An earn-out provision is a contractual clause stating that the seller of a business is to obtain additional compensation in the future if the business achieves certain non-financial and financial milestones. In other words, it is a contingent obligation. Non-financial targets often include the study start, study success, regulatory filing, filing of a patent, regulatory approval for use, first sale, launch of a new product, or minimum number of or increase in sales or customers. Financial targets can include the number of products sold (annual or cumulative sales), unit sales, royalty or license revenue, earnings, revenue, net income, net equity, earnings etc. As New Zealand noted yesterday, the various stages of MGR collection, analysis and utilization could form the basis for these milestones. This model could provide for non-monetary benefits to developing countries with respect to triggers that are not financial in nature, for example, regulatory approvals and patent filings. These non-monetary obligations could include access to collection, data sharing, and clearinghouse or repository arrangements. Monetary payments, if agreed, could be tied to financial benchmarks, but could also be formulated as preventive measures against selling resulting products or drugs into developing countries at exorbitant prices.
As for how this is structured: A party, for example a private company seeking to find and develop MGRs into a useful product, has the option of entering into an agreement prior to use (here, collection of samples) in which case the bargaining power is in their court. If they wait until they file for a patent, the regulator can set the terms. One suggestion is that the mechanism could be the same as used for fishing – through bilateral agreements, Regional Fishing Management Organizations or Agreements (RFMOs or RFMAs), however this is agreed.
As for Intellectual property issues, our delegation believes that this agreement should not impact or try to undermine patent laws. We hope that this can be avoided by including the presumption that the origin of every MGR patent is presumed to be in ABNJ unless otherwise stated. Traceability could become associated with one of the milestone events.
In conclusion: beyond the fact that it fulfills the general principle of economic equity, why should we use this approach? There are several reasons:
First, the Nagoya Protocol anticipates this model and earn-out provisions in particular. The Annex lists monetary benefits, including access fees, upfront payments and milestone payments.
Second, in life sciences merger deals, specifically bio-pharmaceutical deals, 82 percent of bio-pharmaceutical deals included earn-out provisions in 2012. These are provisions that the business world is familiar with and are part of existing international law and practice.
Third, it allows all States to move forward when the parties cannot agree on the value of the resource, especially when it has no value at all at the time of extraction.

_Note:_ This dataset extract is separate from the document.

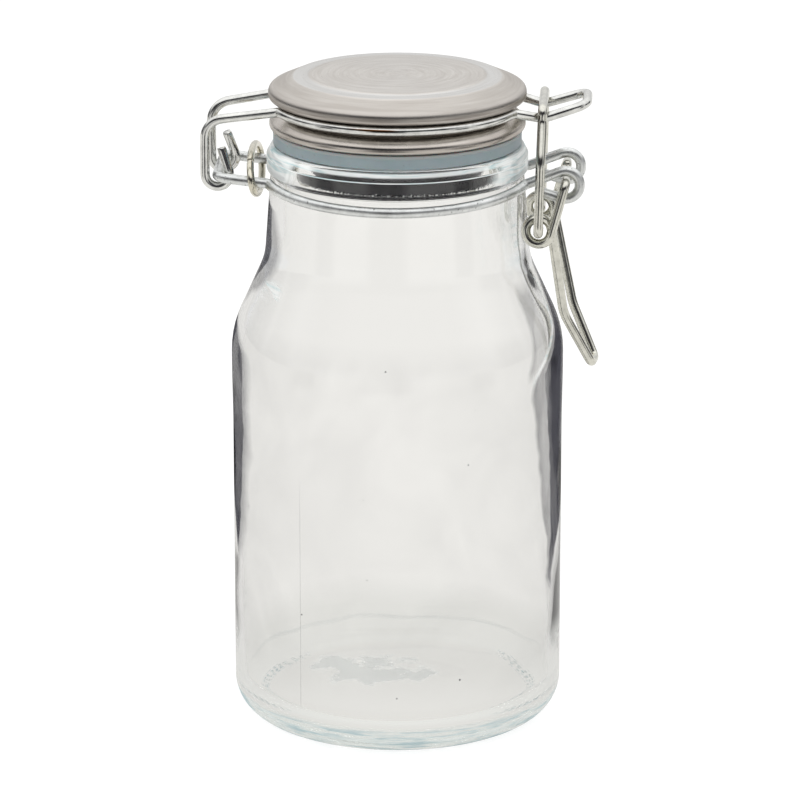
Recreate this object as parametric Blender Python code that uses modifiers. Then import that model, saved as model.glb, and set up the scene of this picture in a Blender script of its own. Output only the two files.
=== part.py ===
"""Glass canning jar with a steel lid, a wire bail and an over-centre lever latch.

Units are metres, +Z up. The jar stands on z = 0 and its axis is the Z axis.
The hinge side is -X and the latch side is +X. Every wire is mirrored about the XZ plane.
"""
import math

import bpy
from mathutils import Vector

# Fits
GAP = 0.0003                    # play between neighbouring pieces
SEAT_PLAY = 0.0005              # play between the latch bar and the nose under it
PASS_PLAY = 0.0004              # play between wires that pass beside each other

# Jar body
BODY_RADIUS = 0.0410
BULGE = 0.0002                  # how far the shoulder stands proud of the body
WALL = 0.0028
HEEL_RADIUS = 0.0140
HEEL_INNER_RADIUS = 0.0105
BASE_THICKNESS = 0.0050
BASE_RECESS = 0.0012
BASE_RECESS_FILLET = 0.0010
BASE_RING_WIDTH = 0.0050
BULGE_FOOT_DROP = 0.0688        # these four are below the rim
BULGE_TOP_DROP = 0.0583
SHOULDER_FOOT_DROP = 0.0473
SHOULDER_TOP_DROP = 0.0288
SHOULDER_ARC = 0.0430
NECK_FILLET = 0.0160

# Jar finish
JAR_HEIGHT = 0.1468
NECK_FOOT_RADIUS = 0.0328
GROOVE_RADIUS = 0.0312
NECK_INNER_RADIUS = 0.0288
MOUTH_RADIUS = 0.0272
RIM_RADIUS = 0.0309
RIM_FILLET = 0.0011
BEAD_RADIUS = 0.0322
BEAD_CHAMFER = 0.0024
BEAD_HEIGHT = 0.0062
BEAD_UNDERCUT = 0.0007
BEAD_FILLET = 0.0009

# Gasket
GASKET_THICKNESS = 0.0035
GASKET_RADIUS = 0.0307
GASKET_COLLAR_DEPTH = 0.0034
GASKET_COLLAR_WALL = 0.0016
GASKET_FILLET = 0.0009

# Lid base, a pressed flange and plug
SHEET = 0.0005
PLUG_RADIUS = 0.0246
PLUG_DEPTH = 0.0086
PLUG_FILLET = 0.0022
FLANGE_RADIUS = 0.0315
FLANGE_HEIGHT = 0.0030
FLANGE_RISE = 0.0013
FLANGE_FILLET = 0.0013
HEM_OVERLAP = 0.0024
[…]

This is particularly critical where the source of uncertainty may be the undeveloped product, when there is a new market, when the financial information is unreliable, or when there’s an uncertain future but non-State private investors, developers, enterprises and individuals are involved.
Fourth, it permits private companies or actors greater control over whether and when the milestone events are triggered, reduces the risk of overpaying, defers obligations and therefore decreases the disincentives.
Finally, from the perspective of developing countries, the user ultimately compensates States for the use of a resource in the Commons. Every use has the potential to give value, whether monetary or nonmonetary, at some point. It also provides the opportunity to benefit from synergies of working with sophisticated parties in business integration as a matter of contract.
I thank you for your patience with this lengthy intervention.